The V-model is a very structured approach to system engineering but it is associated with a top-down/waterfall approach and therefore not very popular these days. With DCIs, a clear structure can still be applied to your digital product data without imposing a methodology.

DCIs to assist Agile at scale

In contrast to top-down/waterfall approach mentioned above these days agile development is mostly applied, which comes with challenges of it’s own. Scaling agile product development is not easy and several frameworks have been created to support agile at scale. Many lively debates pass by on internet whether these framework are truly agile or exist just to generate money from consultancy, courses and certifications.

Configuration management based on DCIs will not solve this problem, but having a clear insight in your digital product structure and consequently having an insight in the up-stream/down-stream responsibilities will certainly help. Whether your digital product is complex or not, cloud and open source software will introduce upstream dependencies. If you want to leverage enterprise scale through design re-use combined with agile, you will need transparency that can only be delivered by structural configuration management at design level.
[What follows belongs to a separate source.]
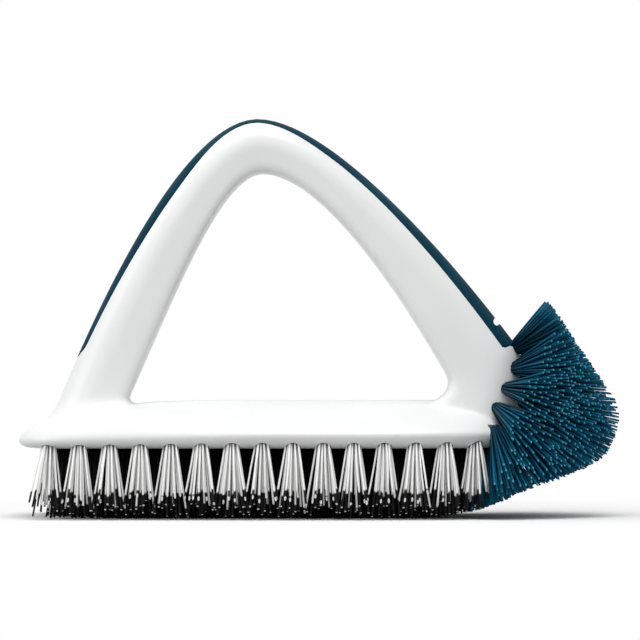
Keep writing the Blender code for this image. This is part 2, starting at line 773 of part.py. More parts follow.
def main():
    clean_scene()
    brush = new_collection("flat_scrub_brush")
    cutters = new_collection("cutters")
    white = new_material("white_moulding", (0.86, 0.87, 0.88), 0.32)
    teal = new_material("teal_grip", (0.003, 0.042, 0.075), 0.5)
    light_bristle = new_material("white_bristle", (0.80, 0.81, 0.81), 0.45)
    dark_bristle = new_material("black_bristle", (0.015, 0.015, 0.017), 0.5)
    teal_bristle = new_material("teal_bristle", (0.004, 0.10, 0.19), 0.42)

    # Block and loop, moulded as one piece
    body = object_from_bmesh("block_and_handle", block_mesh(), brush, white)
    loop = as_cutter(object_from_bmesh("loop_form", loop_mesh(), cutters))
    combine(body, loop, "UNION")
    bpy.context.view_layer.update()
    skin = BVHTree.FromObject(body, bpy.context.evaluated_depsgraph_get())

    # Grip, its recess and its groove
    path = grip_path()
    grip = object_from_bmesh("soft_grip", grip_mesh(path, 0.0, 0.0, GRIP_THICKNESS), brush, teal)
    recess = as_cutter(object_from_bmesh(
        "grip_recess", grip_mesh(path, CLEARANCE, GRIP_THICKNESS, GRIP_THICKNESS + CLEARANCE), cutters))
    combine(body, recess, "DIFFERENCE")
    at = section_at(path, path[-1][1] - GROOVE_SETBACK)
    groove = bmesh.new()
    bmesh.ops.create_cone(groove, cap_ends=True, segments=GROOVE_SIDES, radius1=GROOVE_RADIUS,
                          radius2=GROOVE_RADIUS, depth=2 * LOOP_WIDTH,
                          matrix=Matrix.Rotation(math.pi / 2, 4, "X"))
    groove_cutter = as_cutter(object_from_bmesh("grip_groove", groove, cutters))
    groove_cutter.location = at.outer - at.outward * (GROOVE_DEPTH - GROOVE_RADIUS)
    combine(grip, groove_cutter, "DIFFERENCE")

    # Pocket and its slices of dark bristle
    rear, front, half = pocket_limits()
    pocket = as_cutter(object_from_bmesh(
        "slice_pocket", box_mesh(Vector((rear, -half, UNDERSIDE_Z - POCKET_DEPTH)),
                                 Vector((front, half, UNDERSIDE_Z + POCKET_DEPTH))), cutters))
    combine(body, pocket, "DIFFERENCE")
    row_pitch = (2 * half - CLEARANCE) / INNER_ROWS
    for i, word in enumerate(("left", "centre", "right")):
        middle = -half + CLEARANCE / 2 + row_pitch * (i + 0.5)
        make_strip(f"inner_bristle_slice_{word}", middle, row_pitch - CLEARANCE,
                   rear + CLEARANCE, front - CLEARANCE, dark_bristle, brush)

    # Drilled holes and the tufts in them
    drills = bmesh.new()
    outer_spread = row_spread(outer_pitch(), HOLE_RADIUS / 2)
    for name, (root, axis) in outer_places().items():
        make_tuft(name, root, axis, HOLE_RADIUS, HOLE_DEPTH, ROOT_RECESS, OUTER_STRANDS,
                  outer_spread, light_bristle, brush)
        add_drill(drills, root, axis, HOLE_RADIUS, HOLE_DEPTH, ROOT_RECESS, 0.0)
    for name, (root, axis, spread) in nose_places(skin).items():
        make_tuft(name, root, axis, NOSE_HOLE_RADIUS, NOSE_HOLE_DEPTH, NOSE_ROOT_RECESS, NOSE_STRANDS,
                  spread, teal_bristle, brush)
        add_drill(drills, root, axis, NOSE_HOLE_RADIUS, NOSE_HOLE_DEPTH, NOSE_ROOT_RECESS, spread)
    drill_cutter = as_cutter(object_from_bmesh("tuft_drills", drills, cutters))
    combine(body, drill_cutter, "DIFFERENCE", crossing=True)


main()
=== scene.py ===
# %% [markdown]
# # Flat scrub brush
#
# The real object is a hand brush: one white moulding makes the block and the
# arched loop, a dark teal strip of soft rubber is let into the top of the loop,
# and tufts of stiff filament stand in drilled holes under the block and round
# its nose. The lesson loads the engineering model as a fixed frame, and then
# gives each part the soft edges, the filaments and the finish that the model
# leaves out.

# %% Load the frame
import math
import random

import bmesh
import bpy
import numpy as np
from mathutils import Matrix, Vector
from mathutils.bvhtree import BVHTree


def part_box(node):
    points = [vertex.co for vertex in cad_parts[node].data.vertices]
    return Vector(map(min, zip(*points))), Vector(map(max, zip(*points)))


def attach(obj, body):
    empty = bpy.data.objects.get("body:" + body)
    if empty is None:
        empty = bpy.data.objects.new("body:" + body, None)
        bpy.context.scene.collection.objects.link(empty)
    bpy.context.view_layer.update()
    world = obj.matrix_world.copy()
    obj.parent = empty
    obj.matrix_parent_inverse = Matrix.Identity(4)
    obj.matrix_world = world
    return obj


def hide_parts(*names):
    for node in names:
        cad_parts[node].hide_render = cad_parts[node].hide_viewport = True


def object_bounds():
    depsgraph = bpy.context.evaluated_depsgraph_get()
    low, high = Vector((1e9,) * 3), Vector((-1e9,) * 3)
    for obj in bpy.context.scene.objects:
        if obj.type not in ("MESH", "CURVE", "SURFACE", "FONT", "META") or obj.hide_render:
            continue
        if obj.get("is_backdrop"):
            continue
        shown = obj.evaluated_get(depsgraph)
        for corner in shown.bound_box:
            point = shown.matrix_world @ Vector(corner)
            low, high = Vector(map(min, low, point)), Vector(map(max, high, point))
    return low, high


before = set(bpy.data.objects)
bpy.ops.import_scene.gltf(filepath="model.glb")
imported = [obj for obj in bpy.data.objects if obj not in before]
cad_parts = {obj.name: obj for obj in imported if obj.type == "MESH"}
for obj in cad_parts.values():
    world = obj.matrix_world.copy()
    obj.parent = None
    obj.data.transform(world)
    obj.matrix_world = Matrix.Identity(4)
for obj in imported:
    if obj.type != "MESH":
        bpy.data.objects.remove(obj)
frame_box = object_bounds()
print("parts in the frame:", len(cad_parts))

# %% [markdown]
# ## Sizes
#
# A maker's drawing has each size once. These are the sizes of the moulding, in
# millimetres. They are the ones that the engineering model was made with, so a
# piece made from them lies where its part lies. A few follow the photograph more
# closely: the widest line of the block's edge is a little lower here, and the
# inner edge of the loop and the front end of the grip are squarer.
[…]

Virtual composition; assemblies and sub-assemblies

To leverage design-reuse, the organization has to get used to define and work with sub-assemblies, where one team’s product (assembly) is another team’s sub-assembly. Since there are no physical boundaries assemblies and sub-assemblies are virtual compositions. To align design CIs and run-time CIs and be able to connect to the proper responsible team, virtual assemblies needs also to be introduced at run-time. This in contrast to the current practice where a single application or service is represented by a collection or stack of factual/concrete CIs. Introducing these abstract/virtual compositions is something an organization needs to get used to.

Difference between a BOM and a SBOM

The essence of a BOM is that it reflects a single simple and well-understood relationship, the consists-of relationship. These days the term SBOM is mentioned a lot related to the Executive Order on Improving the Nation’s Cybersecurity. It is good to understand that there is a difference between a BOM described above and a list of transitive dependencies, what the SBOM factually is. As said before, dependencies do not bother about boundaries of any sort and one of the most important aspects of composition is to just that, reflect boundaries. System parts often rely on generic shared platforms, and with cloud, we see an abundance of these. A transitive dependency list often crossed the boundary of the unit deployed on a platform and the platform itself. From a digital product perspective, there are two products in this relationship, the platform as a product and the (part of the) product deployed on top of it. As such any dependencies provided by the platform is not part of the product you deploy on this. For Java this can be explicitly defined by the Maven dependency scope. The dependencies provided by the platform should be defined with scope ‘provided’ or ‘system’. These dependencies will not be packaged and distributed as part of the digital product that is deployed on the platform, they are outside the BOM. In that respect, SBOM is the wrong name. To make a silly analogy, the electrical outlet and power plant are also not considered part of a vacuum cleaner, but it will not work without it.

Conclusion

Design-time configuration management of your digital product portfolio supports any development practice/methodology. It can be applied both top-down and bottom-up. It will provide the transparency required by many enterprise processes and will demarcate ownership/responsibility at any level, both on the design/definition side and the run side. The challenge is to find the right granularity to leverage enterprise design-reuse and to not overburden the organization with the overhead. Some types of organizations will have to learn to think in digital products and their virtual compositions, which can be a challenge.